What is an Import Letter of Credit?

An Import Letter of Credit, often abbreviated as LC or L/C, is a document issued by a financial institution (usually a bank) on behalf of an importer. It guarantees the payment to an exporter for goods or services, provided that the exporter meets the terms and conditions specified in the LC. In simpler terms, it acts as a contract that ensures both parties are protected during an international transaction.

Benefits of Import Letters of Credit:

Risk Mitigation: Importers reduce the risk of paying for goods that do not meet their expectations or are not delivered by using LCs. Exporters also mitigate the risk of non-payment.

Trust Building: LCs foster trust between parties that may not have an established trading history. The exporter knows that they will receive payment if they fulfill their obligations as per the terms.

Smooth Customs Clearance: Customs authorities often require proof of payment before allowing goods to enter a country. An LC serves as that proof, facilitating the clearance process.

Access to Finance: Importers can negotiate credit terms with their banks, allowing them to delay payment until the goods are received and inspected.
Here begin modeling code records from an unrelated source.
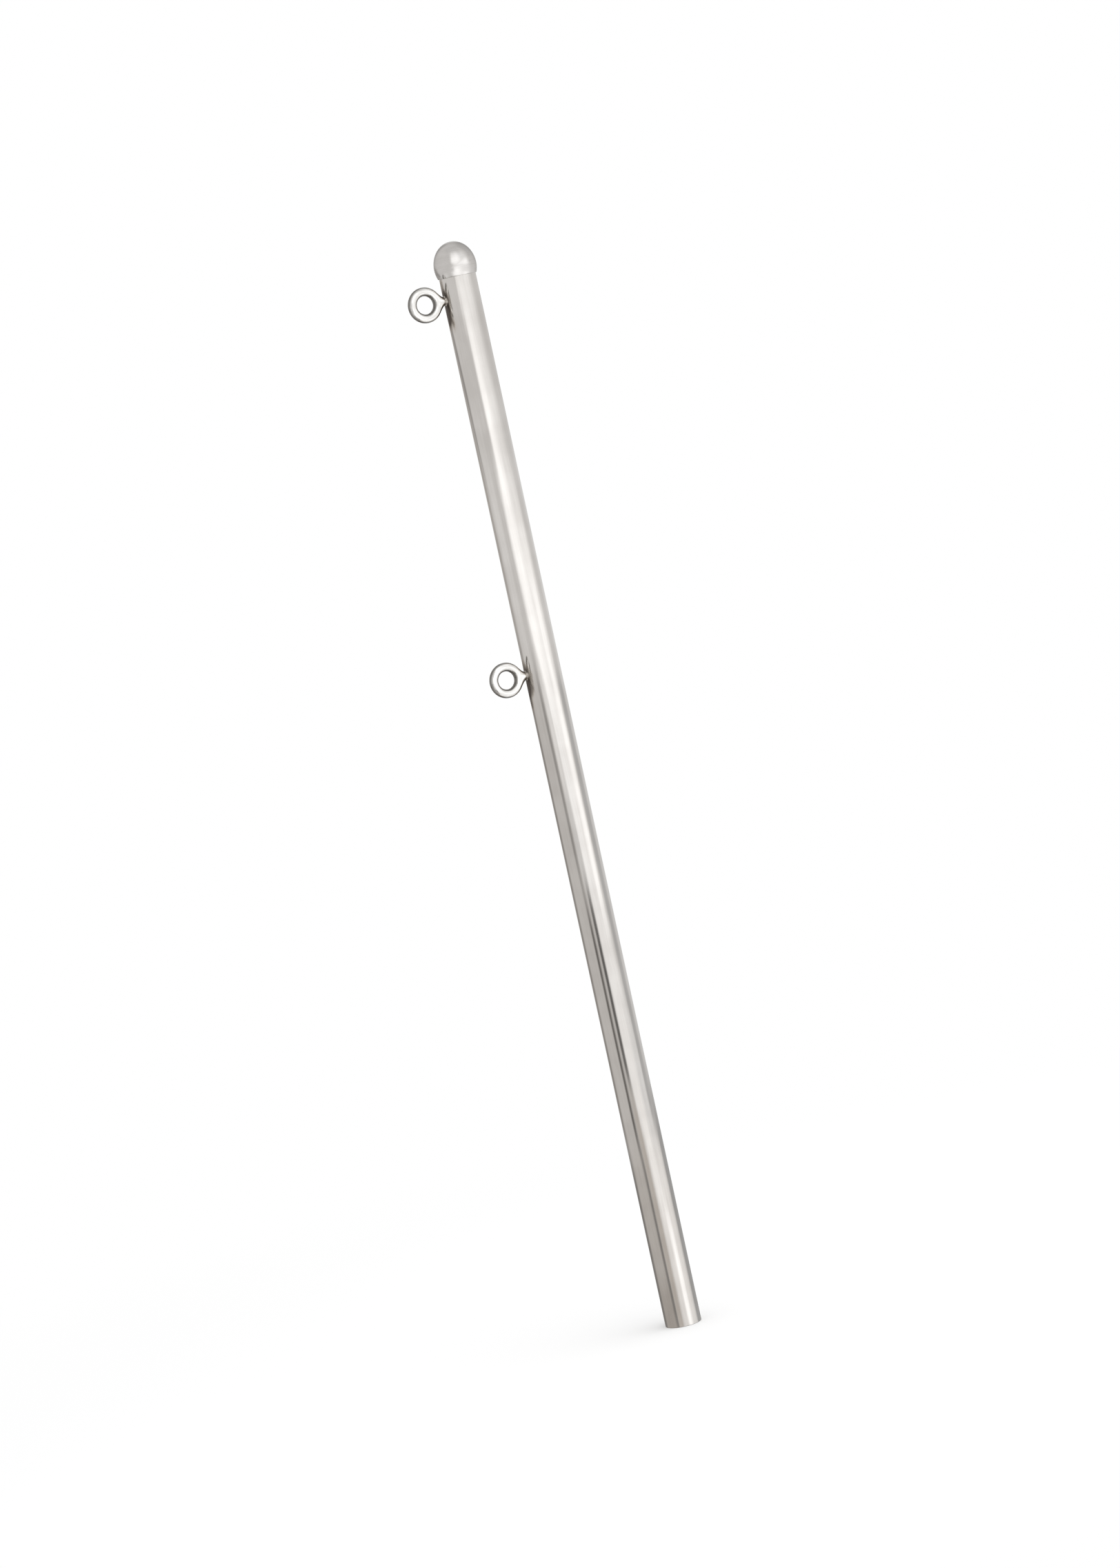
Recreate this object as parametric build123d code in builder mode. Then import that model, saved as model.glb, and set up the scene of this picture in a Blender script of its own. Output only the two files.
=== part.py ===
from build123d import *

import os
from math import radians, sin, tan

# A short flagpole for a socket on a boat: a polished tube, a bulb-shaped cap let into its head,
# and two closed wire eyes on one side that take the flag's clips.
#
# Millimetres. +Z runs up the pole, the origin is the centre of the tube's square-cut foot, and
# both eyes point along -X with their holes running along Y.

# --- Driving dimensions -------------------------------------------------------------------------

# Pole
overall_length = 750.0      # foot to the crown of the cap
tube_diameter = 25.0
tube_wall = 1.5
foot_edge_break = 0.3       # chamfer on both rims of the foot

# Cap
cap_overhang = 1.85         # radial, beyond the tube's side at the cap's widest level
cap_height = 23.5           # tube's end to crown
cap_crown_rise = 16.6       # widest level to crown
cap_rim_radius = 0.5        # rounding of the cap's lower rim
spigot_length = 12.0
spigot_lead = 1.0           # chamfer that starts the spigot into the tube
spigot_clearance = 0.05     # radial, filled by the bond

# Eyes
eye_names = ["upper_eye", "lower_eye"]
eye_spacing = 256.0
upper_eye_drop = 38.0       # crown of the cap to the upper eye
eye_hole_diameter = 12.0
eye_wire_diameter = 6.0
crotch_standoff = 2.6       # tube's surface to the point where the legs' axes meet
leg_angle = 47.5            # between the shank and each leg that braces the ring, in degrees
leg_root_step = 0.1         # a leg leaves the ring this far inside the wire's surface
leg_tip_step = 0.05         # and ends this far inside the shank's surface
shank_diameter = 5.0
shank_clearance = 0.05      # radial, in the hole through the tube's wall, filled by the weld
shank_set_back = 0.3        # from the tube's bore to the shank's end
neck_radius = 1.5           # hollow where the shank meets the legs

# --- Sizes that follow --------------------------------------------------------------------------

tube_radius = tube_diameter / 2
bore_radius = tube_radius - tube_wall
tube_length = overall_length - cap_height

cap_radius = tube_radius + cap_overhang
cap_widest_level = cap_height - cap_crown_rise
spigot_radius = bore_radius - spigot_clearance

wire_radius = eye_wire_diameter / 2
ring_radius = eye_hole_diameter / 2 + wire_radius
ring_standoff = crotch_standoff + ring_radius / sin(radians(leg_angle))
leg_length = ring_radius / tan(radians(leg_angle))
shank_radius = shank_diameter / 2
shank_hole_radius = shank_radius + shank_clearance
shank_depth = tube_wall - shank_set_back
upper_eye_height = overall_length - upper_eye_drop
eye_heights = [upper_eye_height - i * eye_spacing for i in range(len(eye_names))]


# --- Pole tube ----------------------------------------------------------------------------------

def wall_plane(height):
    """Plane on the eyes' side of the tube at a height, facing straight out of the wall."""
    return Plane(origin=(-tube_radius, 0, height), x_dir=(0, 1, 0), z_dir=(-1, 0, 0))


with BuildPart() as pole_tube:
    with BuildSketch():
        Circle(tube_radius)
        Circle(bore_radius, mode=Mode.SUBTRACT)
    extrude(amount=tube_length)
    foot_rims = pole_tube.edges().filter_by(GeomType.CIRCLE).group_by(Axis.Z)[0]
    chamfer(foot_rims, length=foot_edge_break)
    # The wall curves away beside each hole, so the drill runs on past the wall's thickness.
    for eye_height in eye_heights:
        with Locations(wall_plane(eye_height)):
            Hole(shank_hole_radius, depth=2 * tube_wall)


# --- Bulb cap -----------------------------------------------------------------------------------

# Half section, with the tube's end as its base line: an upright ellipse, cut off square a little
# below its widest level, on a spigot with a chamfered lead.
cap_plane = Plane(origin=(0, 0, tube_length), x_dir=(1, 0, 0), z_dir=(0, -1, 0))

with BuildPart() as bulb_cap:
    with BuildSketch(cap_plane) as half_section:
        with Locations((0, cap_widest_level)):
            Ellipse(cap_radius, cap_crown_rise)
        Rectangle(
            2 * cap_radius, cap_height, align=(Align.CENTER, Align.MAX), mode=Mode.SUBTRACT
        )
        Rectangle(cap_radius, cap_height, align=(Align.MAX, Align.MIN), mode=Mode.SUBTRACT)
        rim = half_section.vertices().group_by(Axis.Y)[0].sort_by(Axis.X)[-1]
        fillet(rim, radius=cap_rim_radius)
        Rectangle(spigot_radius, spigot_length, align=(Align.MIN, Align.MAX))
        spigot_end = half_section.vertices().group_by(Axis.Y)[0].sort_by(Axis.X)[-1]
        chamfer(spigot_end, length=spigot_lead)
    revolve(axis=Axis.Z)


# --- Wire eyes ----------------------------------------------------------------------------------

def wire_eye(height):
    """A closed ring of round wire on a short shank, braced by two legs that leave it at a tangent.

    The legs taper to the crotch, where they meet on the shank's axis. The shank runs from inside
    the ring's wire, through the tube's wall, and stops short of the bore.
    """
    ring_plane = Plane(origin=(-tube_radius - ring_standoff, 0, height), z_dir=(0, 1, 0))
    crotch = Vector(-tube_radius - crotch_standoff, 0, height)
    with BuildPart() as eye:
        with Locations(ring_plane):
            Torus(ring_radius, wire_radius)
        for side in (1, -1):
            to_ring = Vector(-1, 0, 0).rotate(Axis.Y, side * leg_angle)
            with Locations(Plane(origin=crotch, z_dir=to_ring)):
                Cone(
                    shank_radius - leg_tip_step,
                    wire_radius - leg_root_step,
                    leg_length,
                    align=(Align.CENTER, Align.CENTER, Align.MIN),
                )
        with BuildSketch(wall_plane(height).offset(-shank_depth)):
            Circle(shank_radius)
        extrude(amount=shank_depth + ring_standoff - ring_radius)
        neck = eye.edges().filter_by(GeomType.LINE, reverse=True)
        neck = neck.filter_by_position(Axis.X, crotch.X, -tube_radius)
        fillet(neck, radius=neck_radius)
    return eye


eyes = [wire_eye(eye_height) for eye_height in eye_heights]


# --- Files --------------------------------------------------------------------------------------

os.makedirs("parts", exist_ok=True)

pole_tube.part.label = "pole_tube"
export_step(pole_tube.part, "parts/pole_tube.step")

bulb_cap.part.label = "bulb_cap"
export_step(bulb_cap.part, "parts/bulb_cap.step")

for eye_name, eye in zip(eye_names, eyes):
    eye.part.label = eye_name
    export_step(eye.part, f"parts/{eye_name}.step")
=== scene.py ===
from math import cos, radians, sin, tan

import bpy
import numpy as np
from mathutils import Matrix, Vector


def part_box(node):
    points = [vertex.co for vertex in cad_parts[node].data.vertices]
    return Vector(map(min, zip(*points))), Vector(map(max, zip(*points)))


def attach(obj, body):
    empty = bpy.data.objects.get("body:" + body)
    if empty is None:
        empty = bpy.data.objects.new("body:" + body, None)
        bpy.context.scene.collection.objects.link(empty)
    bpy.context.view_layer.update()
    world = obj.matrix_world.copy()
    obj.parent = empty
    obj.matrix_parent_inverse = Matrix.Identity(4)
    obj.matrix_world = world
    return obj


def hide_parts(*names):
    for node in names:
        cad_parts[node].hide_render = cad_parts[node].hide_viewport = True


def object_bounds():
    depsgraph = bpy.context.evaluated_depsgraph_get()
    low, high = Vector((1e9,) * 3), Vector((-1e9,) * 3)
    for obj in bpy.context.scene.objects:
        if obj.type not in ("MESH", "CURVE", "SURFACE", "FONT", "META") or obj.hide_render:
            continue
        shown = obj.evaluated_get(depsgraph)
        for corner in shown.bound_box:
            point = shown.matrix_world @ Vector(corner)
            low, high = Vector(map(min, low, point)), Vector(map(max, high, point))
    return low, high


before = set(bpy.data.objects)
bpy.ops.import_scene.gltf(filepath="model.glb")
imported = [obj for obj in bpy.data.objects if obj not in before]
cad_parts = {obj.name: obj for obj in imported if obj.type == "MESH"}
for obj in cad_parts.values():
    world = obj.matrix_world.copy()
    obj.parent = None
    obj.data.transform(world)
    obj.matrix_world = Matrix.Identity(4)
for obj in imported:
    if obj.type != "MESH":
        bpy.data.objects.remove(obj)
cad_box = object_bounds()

# A short polished flagpole: its tube, its bulb-shaped cap and its two wire eyes, in a white studio.
#
# Metres, in the row's own frame: +Z up the pole, the origin at the centre of its foot, and the
# eyes towards -X. The sizes under "Sizes" are in millimetres, as a maker would give them.

MM = 0.001

# --- Sizes ----------------------------------------------------------------------------------------

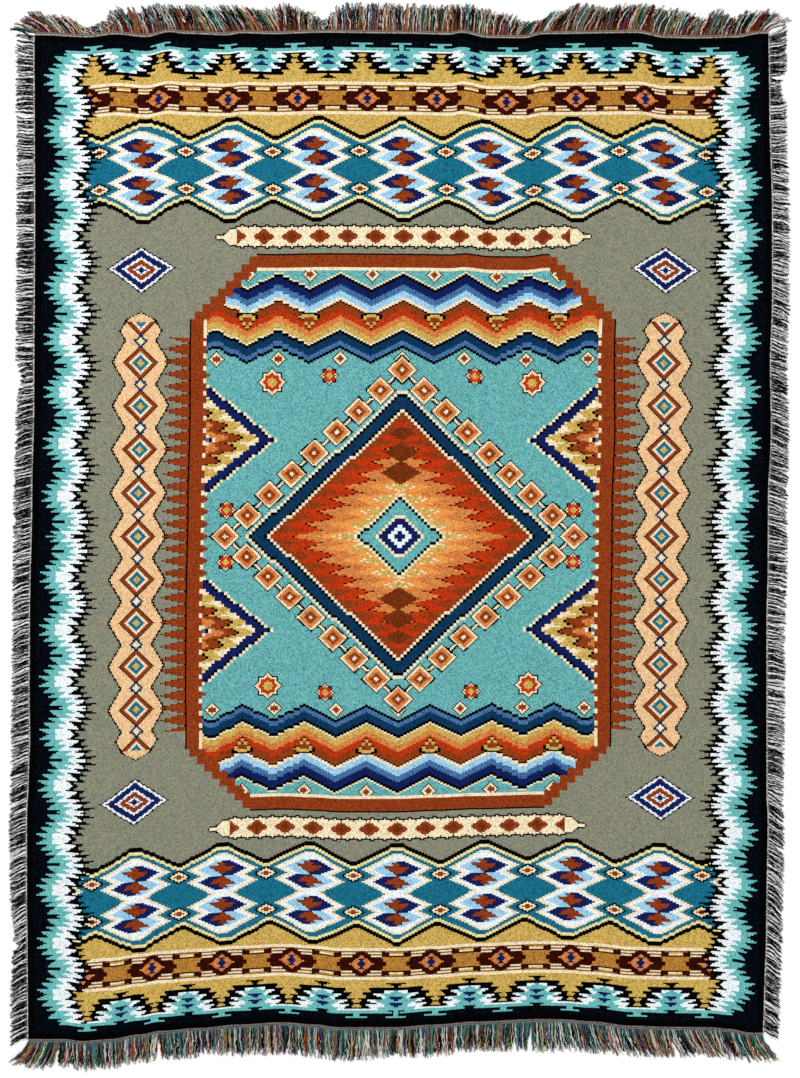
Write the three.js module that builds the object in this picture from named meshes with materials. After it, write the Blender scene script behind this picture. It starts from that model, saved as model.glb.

This can help manage cash flow effectively.

Global Trade Expansion: LCs encourage businesses to explore new markets and establish relationships with international partners, thus expanding their global presence.

Import Letters of Credit play a vital role in the world of international trade by ensuring the security and efficiency of cross-border transactions. They provide a solid framework for both importers and exporters, fostering trust and enabling the seamless exchange of goods and services. As the global economy continues to evolve, the importance of these financial instruments remains unwavering, underpinning the foundation of international commerce.